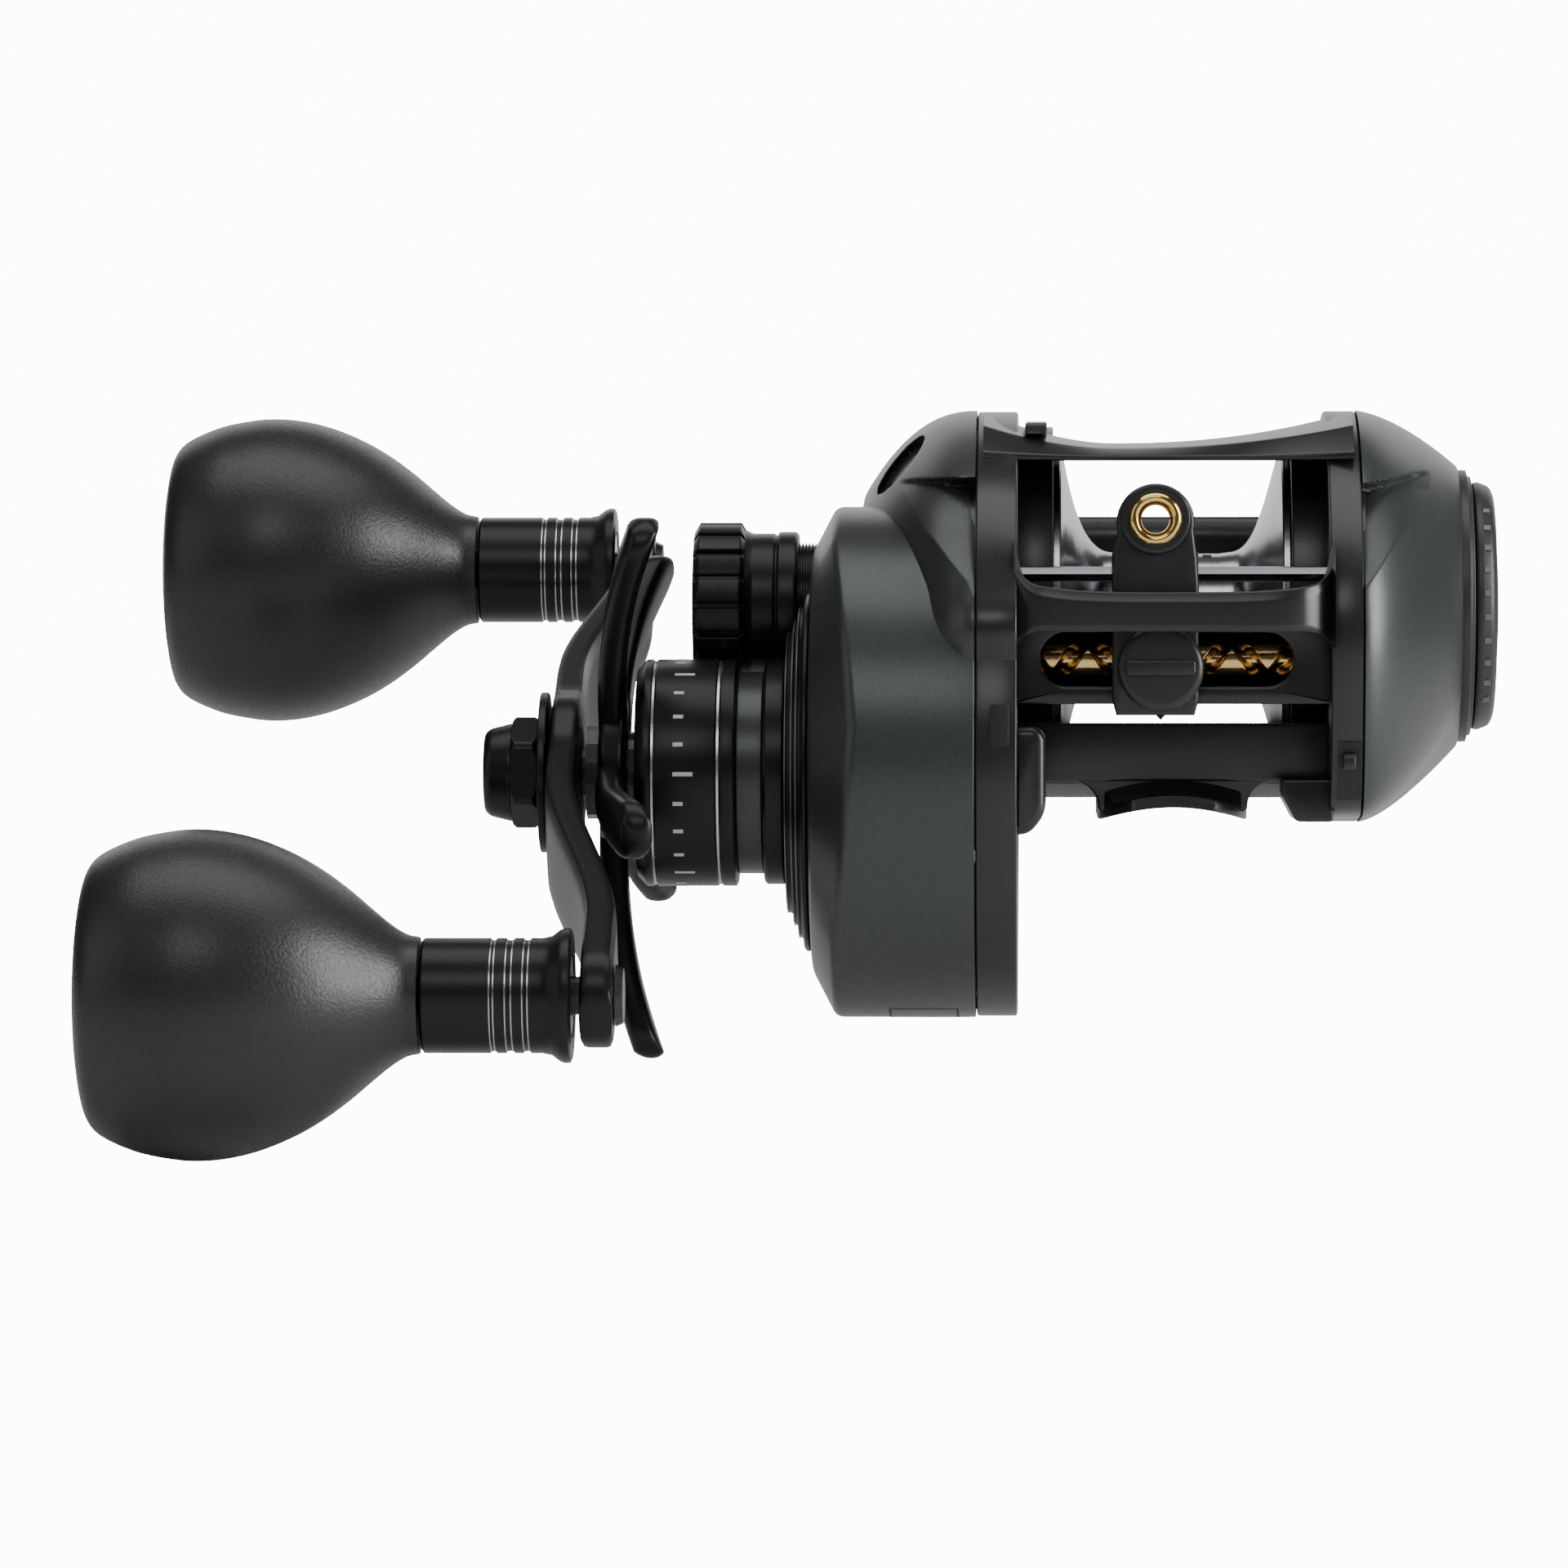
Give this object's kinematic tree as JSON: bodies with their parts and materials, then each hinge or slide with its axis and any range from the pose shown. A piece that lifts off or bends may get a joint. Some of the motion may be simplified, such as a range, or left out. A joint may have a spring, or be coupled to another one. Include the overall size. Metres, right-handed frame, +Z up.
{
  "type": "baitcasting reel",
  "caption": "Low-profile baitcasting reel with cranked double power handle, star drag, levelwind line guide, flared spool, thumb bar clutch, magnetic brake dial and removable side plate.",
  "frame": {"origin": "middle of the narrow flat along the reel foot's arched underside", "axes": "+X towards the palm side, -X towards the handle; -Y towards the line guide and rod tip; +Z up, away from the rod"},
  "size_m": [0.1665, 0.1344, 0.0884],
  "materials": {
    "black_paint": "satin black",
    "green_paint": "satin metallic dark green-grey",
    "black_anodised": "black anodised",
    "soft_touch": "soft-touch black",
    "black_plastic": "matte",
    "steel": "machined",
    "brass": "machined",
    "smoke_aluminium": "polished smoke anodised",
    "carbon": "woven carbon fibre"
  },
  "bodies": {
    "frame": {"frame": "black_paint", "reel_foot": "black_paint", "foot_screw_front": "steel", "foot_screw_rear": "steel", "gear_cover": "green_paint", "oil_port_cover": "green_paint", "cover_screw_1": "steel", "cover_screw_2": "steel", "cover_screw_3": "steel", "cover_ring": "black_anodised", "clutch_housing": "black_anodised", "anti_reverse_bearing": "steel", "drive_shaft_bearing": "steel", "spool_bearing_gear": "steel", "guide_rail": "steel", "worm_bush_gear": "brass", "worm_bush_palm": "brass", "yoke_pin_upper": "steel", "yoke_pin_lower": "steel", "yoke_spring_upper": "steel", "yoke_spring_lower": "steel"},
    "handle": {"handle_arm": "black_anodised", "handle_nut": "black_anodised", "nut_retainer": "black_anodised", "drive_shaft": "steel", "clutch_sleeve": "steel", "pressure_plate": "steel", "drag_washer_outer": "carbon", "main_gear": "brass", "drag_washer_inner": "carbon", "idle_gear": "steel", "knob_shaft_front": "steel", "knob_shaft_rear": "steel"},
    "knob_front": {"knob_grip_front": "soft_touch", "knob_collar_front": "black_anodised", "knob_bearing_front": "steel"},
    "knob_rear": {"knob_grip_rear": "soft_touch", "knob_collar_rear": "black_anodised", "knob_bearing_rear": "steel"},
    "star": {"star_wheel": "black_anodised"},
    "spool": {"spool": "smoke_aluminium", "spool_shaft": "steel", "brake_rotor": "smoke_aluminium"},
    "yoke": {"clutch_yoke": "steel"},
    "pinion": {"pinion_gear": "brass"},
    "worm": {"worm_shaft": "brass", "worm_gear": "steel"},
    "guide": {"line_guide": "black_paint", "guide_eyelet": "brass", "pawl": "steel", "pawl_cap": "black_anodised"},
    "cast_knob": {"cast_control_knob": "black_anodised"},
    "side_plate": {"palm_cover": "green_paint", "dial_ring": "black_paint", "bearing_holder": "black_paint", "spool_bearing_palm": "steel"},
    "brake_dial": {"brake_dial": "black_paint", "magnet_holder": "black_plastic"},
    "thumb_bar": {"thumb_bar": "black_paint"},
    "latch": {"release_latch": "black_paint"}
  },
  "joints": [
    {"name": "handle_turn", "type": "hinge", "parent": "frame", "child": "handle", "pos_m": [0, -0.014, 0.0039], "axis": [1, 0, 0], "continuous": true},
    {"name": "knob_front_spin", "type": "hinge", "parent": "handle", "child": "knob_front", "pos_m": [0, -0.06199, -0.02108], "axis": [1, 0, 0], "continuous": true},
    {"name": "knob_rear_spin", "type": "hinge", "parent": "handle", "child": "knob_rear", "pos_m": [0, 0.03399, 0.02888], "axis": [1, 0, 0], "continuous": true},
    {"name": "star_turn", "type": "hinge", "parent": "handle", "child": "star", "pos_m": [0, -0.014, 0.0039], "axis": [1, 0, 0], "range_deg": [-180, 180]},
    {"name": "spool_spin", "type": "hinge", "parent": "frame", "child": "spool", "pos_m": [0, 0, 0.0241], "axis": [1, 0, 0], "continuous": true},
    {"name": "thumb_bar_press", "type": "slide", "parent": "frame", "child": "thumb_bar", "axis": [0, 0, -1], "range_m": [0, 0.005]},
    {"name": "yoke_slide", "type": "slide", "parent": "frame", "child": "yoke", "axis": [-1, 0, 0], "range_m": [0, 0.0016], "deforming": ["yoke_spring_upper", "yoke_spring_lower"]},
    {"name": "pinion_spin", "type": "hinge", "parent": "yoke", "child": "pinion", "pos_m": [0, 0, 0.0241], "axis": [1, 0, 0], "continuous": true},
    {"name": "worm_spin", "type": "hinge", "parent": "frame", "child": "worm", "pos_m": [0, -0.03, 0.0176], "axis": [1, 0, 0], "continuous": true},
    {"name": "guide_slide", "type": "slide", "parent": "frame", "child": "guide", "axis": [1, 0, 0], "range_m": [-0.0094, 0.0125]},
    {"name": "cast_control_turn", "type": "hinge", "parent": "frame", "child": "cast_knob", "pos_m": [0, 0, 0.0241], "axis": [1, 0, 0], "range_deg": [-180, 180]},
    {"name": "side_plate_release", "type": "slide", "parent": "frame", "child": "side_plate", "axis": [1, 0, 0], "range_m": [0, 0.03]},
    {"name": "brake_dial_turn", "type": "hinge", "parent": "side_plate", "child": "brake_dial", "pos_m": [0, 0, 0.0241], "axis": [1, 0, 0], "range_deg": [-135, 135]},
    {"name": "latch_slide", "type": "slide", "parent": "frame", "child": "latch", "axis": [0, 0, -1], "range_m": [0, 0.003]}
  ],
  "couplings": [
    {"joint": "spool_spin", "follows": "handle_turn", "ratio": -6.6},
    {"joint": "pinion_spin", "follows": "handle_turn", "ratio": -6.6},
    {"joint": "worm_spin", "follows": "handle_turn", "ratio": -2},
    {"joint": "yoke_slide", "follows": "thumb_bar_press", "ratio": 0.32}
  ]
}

= = =

## Stated problem
Make an exact copy of the data above.

## Correct answer
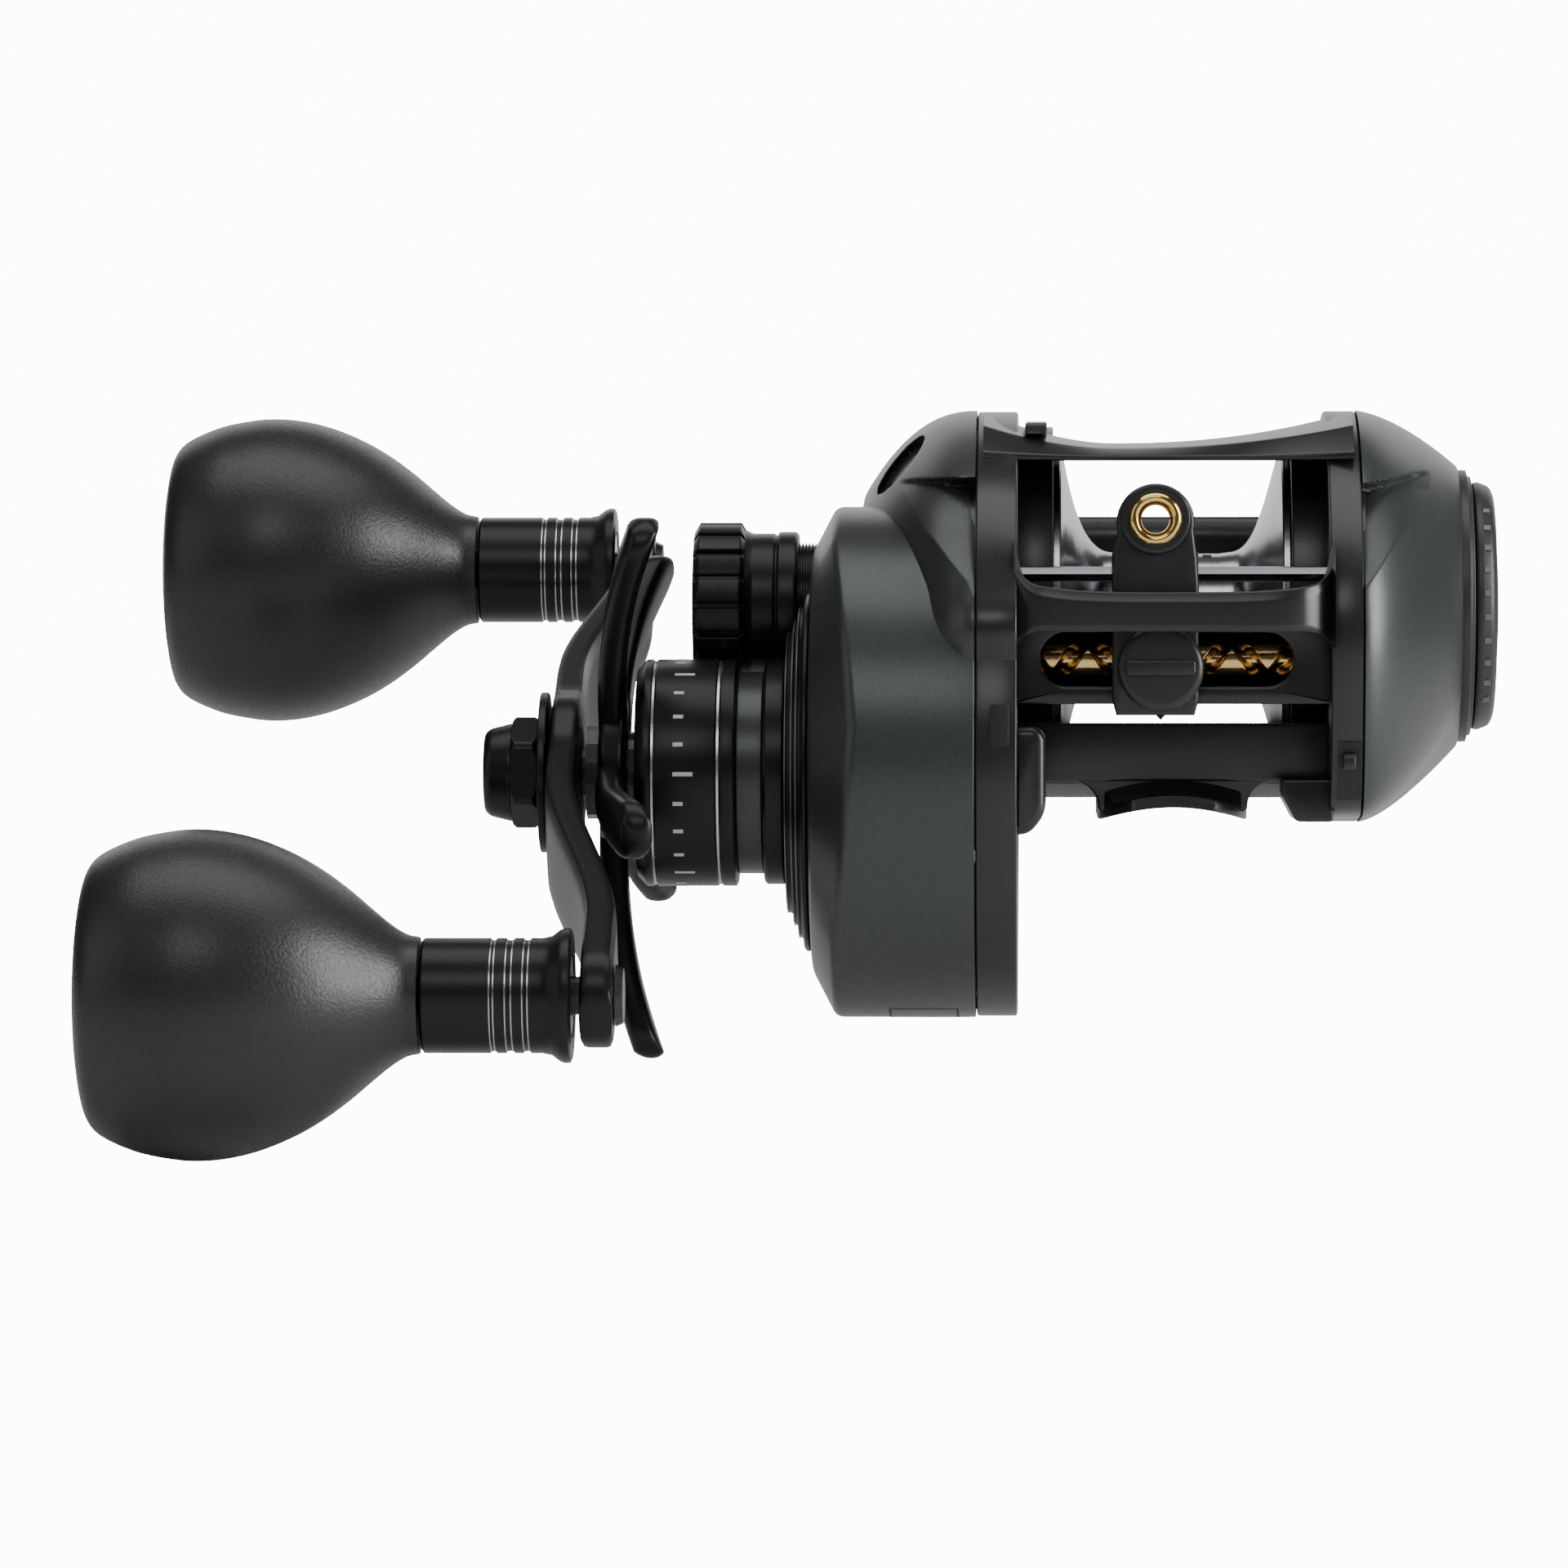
Give this object's kinematic tree as JSON: bodies with their parts and materials, then each hinge or slide with its axis and any range from the pose shown. A piece that lifts off or bends may get a joint. Some of the motion may be simplified, such as a range, or left out. A joint may have a spring, or be coupled to another one. Include the overall size. Metres, right-handed frame, +Z up.
{
  "type": "baitcasting reel",
  "caption": "Low-profile baitcasting reel with cranked double power handle, star drag, levelwind line guide, flared spool, thumb bar clutch, magnetic brake dial and removable side plate.",
  "frame": {"origin": "middle of the narrow flat along the reel foot's arched underside", "axes": "+X towards the palm side, -X towards the handle; -Y towards the line guide and rod tip; +Z up, away from the rod"},
  "size_m": [0.1665, 0.1344, 0.0884],
  "materials": {
    "black_paint": "satin black",
    "green_paint": "satin metallic dark green-grey",
    "black_anodised": "black anodised",
    "soft_touch": "soft-touch black",
    "black_plastic": "matte",
    "steel": "machined",
    "brass": "machined",
    "smoke_aluminium": "polished smoke anodised",
    "carbon": "woven carbon fibre"
  },
  "bodies": {
    "frame": {"frame": "black_paint", "reel_foot": "black_paint", "foot_screw_front": "steel", "foot_screw_rear": "steel", "gear_cover": "green_paint", "oil_port_cover": "green_paint", "cover_screw_1": "steel", "cover_screw_2": "steel", "cover_screw_3": "steel", "cover_ring": "black_anodised", "clutch_housing": "black_anodised", "anti_reverse_bearing": "steel", "drive_shaft_bearing": "steel", "spool_bearing_gear": "steel", "guide_rail": "steel", "worm_bush_gear": "brass", "worm_bush_palm": "brass", "yoke_pin_upper": "steel", "yoke_pin_lower": "steel", "yoke_spring_upper": "steel", "yoke_spring_lower": "steel"},
    "handle": {"handle_arm": "black_anodised", "handle_nut": "black_anodised", "nut_retainer": "black_anodised", "drive_shaft": "steel", "clutch_sleeve": "steel", "pressure_plate": "steel", "drag_washer_outer": "carbon", "main_gear": "brass", "drag_washer_inner": "carbon", "idle_gear": "steel", "knob_shaft_front": "steel", "knob_shaft_rear": "steel"},
    "knob_front": {"knob_grip_front": "soft_touch", "knob_collar_front": "black_anodised", "knob_bearing_front": "steel"},
    "knob_rear": {"knob_grip_rear": "soft_touch", "knob_collar_rear": "black_anodised", "knob_bearing_rear": "steel"},
    "star": {"star_wheel": "black_anodised"},
    "spool": {"spool": "smoke_aluminium", "spool_shaft": "steel", "brake_rotor": "smoke_aluminium"},
    "yoke": {"clutch_yoke": "steel"},
    "pinion": {"pinion_gear": "brass"},
    "worm": {"worm_shaft": "brass", "worm_gear": "steel"},
    "guide": {"line_guide": "black_paint", "guide_eyelet": "brass", "pawl": "steel", "pawl_cap": "black_anodised"},
    "cast_knob": {"cast_control_knob": "black_anodised"},
    "side_plate": {"palm_cover": "green_paint", "dial_ring": "black_paint", "bearing_holder": "black_paint", "spool_bearing_palm": "steel"},
    "brake_dial": {"brake_dial": "black_paint", "magnet_holder": "black_plastic"},
    "thumb_bar": {"thumb_bar": "black_paint"},
    "latch": {"release_latch": "black_paint"}
  },
  "joints": [
    {"name": "handle_turn", "type": "hinge", "parent": "frame", "child": "handle", "pos_m": [0, -0.014, 0.0039], "axis": [1, 0, 0], "continuous": true},
    {"name": "knob_front_spin", "type": "hinge", "parent": "handle", "child": "knob_front", "pos_m": [0, -0.06199, -0.02108], "axis": [1, 0, 0], "continuous": true},
    {"name": "knob_rear_spin", "type": "hinge", "parent": "handle", "child": "knob_rear", "pos_m": [0, 0.03399, 0.02888], "axis": [1, 0, 0], "continuous": true},
    {"name": "star_turn", "type": "hinge", "parent": "handle", "child": "star", "pos_m": [0, -0.014, 0.0039], "axis": [1, 0, 0], "range_deg": [-180, 180]},
    {"name": "spool_spin", "type": "hinge", "parent": "frame", "child": "spool", "pos_m": [0, 0, 0.0241], "axis": [1, 0, 0], "continuous": true},
    {"name": "thumb_bar_press", "type": "slide", "parent": "frame", "child": "thumb_bar", "axis": [0, 0, -1], "range_m": [0, 0.005]},
    {"name": "yoke_slide", "type": "slide", "parent": "frame", "child": "yoke", "axis": [-1, 0, 0], "range_m": [0, 0.0016], "deforming": ["yoke_spring_upper", "yoke_spring_lower"]},
    {"name": "pinion_spin", "type": "hinge", "parent": "yoke", "child": "pinion", "pos_m": [0, 0, 0.0241], "axis": [1, 0, 0], "continuous": true},
    {"name": "worm_spin", "type": "hinge", "parent": "frame", "child": "worm", "pos_m": [0, -0.03, 0.0176], "axis": [1, 0, 0], "continuous": true},
    {"name": "guide_slide", "type": "slide", "parent": "frame", "child": "guide", "axis": [1, 0, 0], "range_m": [-0.0094, 0.0125]},
    {"name": "cast_control_turn", "type": "hinge", "parent": "frame", "child": "cast_knob", "pos_m": [0, 0, 0.0241], "axis": [1, 0, 0], "range_deg": [-180, 180]},
    {"name": "side_plate_release", "type": "slide", "parent": "frame", "child": "side_plate", "axis": [1, 0, 0], "range_m": [0, 0.03]},
    {"name": "brake_dial_turn", "type": "hinge", "parent": "side_plate", "child": "brake_dial", "pos_m": [0, 0, 0.0241], "axis": [1, 0, 0], "range_deg": [-135, 135]},
    {"name": "latch_slide", "type": "slide", "parent": "frame", "child": "latch", "axis": [0, 0, -1], "range_m": [0, 0.003]}
  ],
  "couplings": [
    {"joint": "spool_spin", "follows": "handle_turn", "ratio": -6.6},
    {"joint": "pinion_spin", "follows": "handle_turn", "ratio": -6.6},
    {"joint": "worm_spin", "follows": "handle_turn", "ratio": -2},
    {"joint": "yoke_slide", "follows": "thumb_bar_press", "ratio": 0.32}
  ]
}